CT: My wife gets on me because I like to do all of my business logos in red on my business cards and everything else, and she says “You always go for red” and it’s because I respond to red.

Related: When in Doubt, Wear Red

JS: It’s a power color.  And guys, don’t wear a white t-shirt or black t-shirt. Guys look great in blue. I feel like what you’re wearing can really make you stand out whether you’re on a mobile dating app and people are swiping or whether you’re on a dating site. Now, the difference between the sites and the apps, most of the apps use your first name but the sites allow you to come up with a catchy screen name. So if you’re on Match.com or you’re on PlentyOfFish or OKCupid, come up with a fun and flirty screen name that looks unique, that makes you different from everyone else. Julie12345 is sorta boring, so my screen name was “pianobaby” because I play the piano and I have a baby grand. So people ask me questions. Why is your name pianobaby? Do you play in an orchestra? What’s your favorite song? If you happen to love tennis, or hiking, or skiing, make sure you put that somewhere in your profile title because it really allows you to start to engage with someone else.

CT: That’s a good conversation starter there. So you mentioned people use apps to swipe through and the pictures and women wearing the red dress, but I’ve always heard when you see someone who’s got a professional picture on one of these sits, you should be a little worried.
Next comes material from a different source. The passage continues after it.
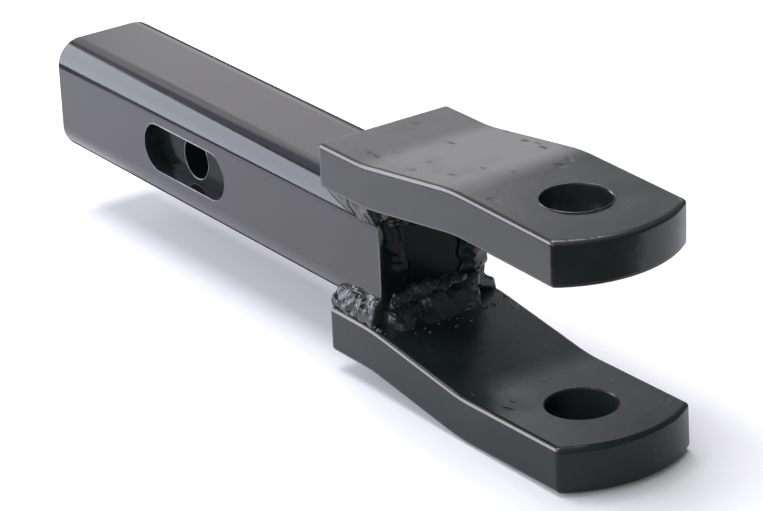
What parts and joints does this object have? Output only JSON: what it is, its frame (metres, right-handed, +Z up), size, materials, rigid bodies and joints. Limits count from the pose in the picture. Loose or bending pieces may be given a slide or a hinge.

JS: If that’s the only picture, because a dating site is not the same as a LinkedIn profile. It’s a business look and it’s okay to have a business shot in your profile as long as you also have casual shots. You definitely must have a full length body shot whether you’re a man or a woman, and it really has nothing to do with what you weight, it’s more about what are you you’re hiding by not showing a full length body shot. So take an activity shot, as I mentioned before, skiing or something fun, or out in your garden or playing golf. If those are your passions, show your potential date what you’re doing on the weekends and what you could be doing with them, should you decide to go on a date together.

CT: That makes sense, it’s like a big billboard. You brought up LinkedIn, so LinkedIn is out there to get people attracted to your professional characteristics. Should people kinda sorta with a social twist to it, be taking a professional-ish approach to their dating profile?

JS: I think you do need to take a professional approach to it, as far as the approach. You need to be fun and flirty and casual within the body of your content and your photos, but if you don’t take online dating seriously then you might not be able to meet somebody really special who’s out there looking for you. With coaching clients, this is what I say. They say “It’s so much work, Julie. Do I really have to do all that work?” I say if you were out of work and out of a job and you went on three bad interviews and you didn’t get the job and it wasn’t a fit, would you stop looking for a job? No, you would keep looking until you got it right and you found the perfect match, and that’s how I feel about online dating. If you have that irresistible online dating profile, and you’re logging on at morning and you’re logging on at night, respond to people promptly like you would if somebody wanted to set up on a job interview for your dream job.  You need to make the effort and if it feels like a job, the results could be a lot greater than with your job that might last a year or two. You might find someone to spend the rest of your life with.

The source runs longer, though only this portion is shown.